P.S. Psst! Do you like the new favicon?

Wednesday, 3 April 2013

Things I like, no. 2: the boulangerie

In this series of shorter posts, I'm looking (somewhat egotistically) at 'things I like'. Part 1, in case you missed it, was the SNCF: this time, I'm looking at something a bit more local. One of the clichés of French life, particularly in the provinces, is the boulangerie. You know, the institution that makes this possible:

(Credit: Although that particular post
doesn't seem to be about baguettes.)
The 'bakery on the corner' does genuinely, though, seem to be more than just a twee and outdated stereotype. Au contraire, they still exist, and in great numbers. My 'local' is about five minutes' walk up the Avenue de Laon, and is run by a team of three lovely ladies, selling a pretty impressive selection of baguettes, pavots, and of course viennoiseries. (And yes, feel free to draw your own conclusions from my use of the word 'local' - do the French value their boulangers as much as the British do their landlords? Quite possibly.) Here's the thing, though: this isn't some well-off corner of Kensington, where the business has survived because its patrons all have money to spend on a premium product. The Avenue de Laon is one of the busiest streets in Reims, and a huge variety of people from all walks of life pass along the pavement. Most importantly, the boulangerie is next door to a Carrefour City (think Sainsbury's), which itself offers pain cuit sur place toute la journée. So how in the world has this small shop managed to survive, in such a climate and in face of such competition?

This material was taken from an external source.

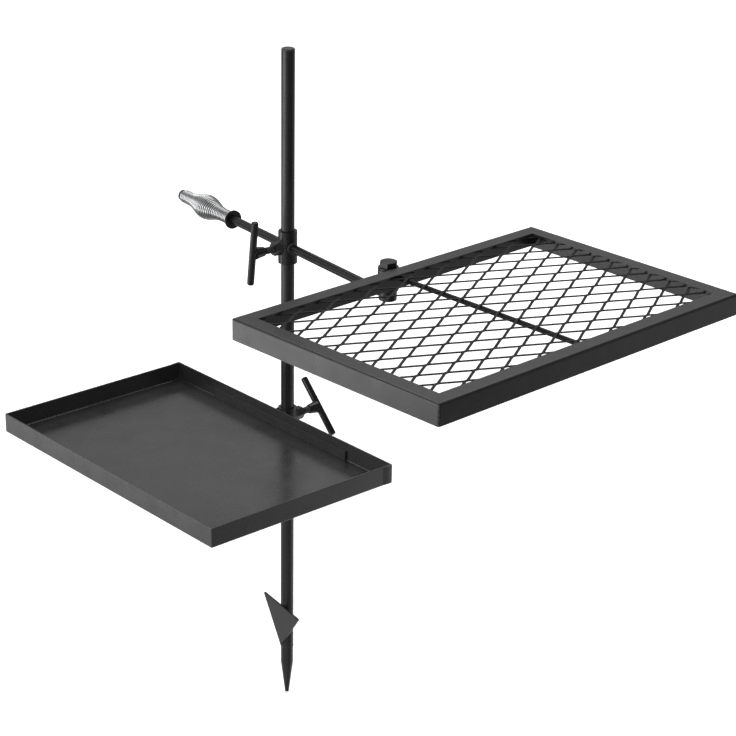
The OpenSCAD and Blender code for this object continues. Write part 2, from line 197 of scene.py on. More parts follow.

Quite simply, because they're good at what they do, and love doing it. The bread is excellent: whereas the stuff from Carrefour is very nice, the crustiness and texture of a boulanger's work is very tricky to put into words. (Although that hasn't stopped Baguepi, a consortium looking after local boulangeries, from trying. Have a read of this.) Whenever I go in through the door, and the little bell tinkles, I know that, in addition to getting a really nice piece of bread, I'll have a conversation. All of which goes some way to explaining why, more often than not, these conversations end in the words à bientôt.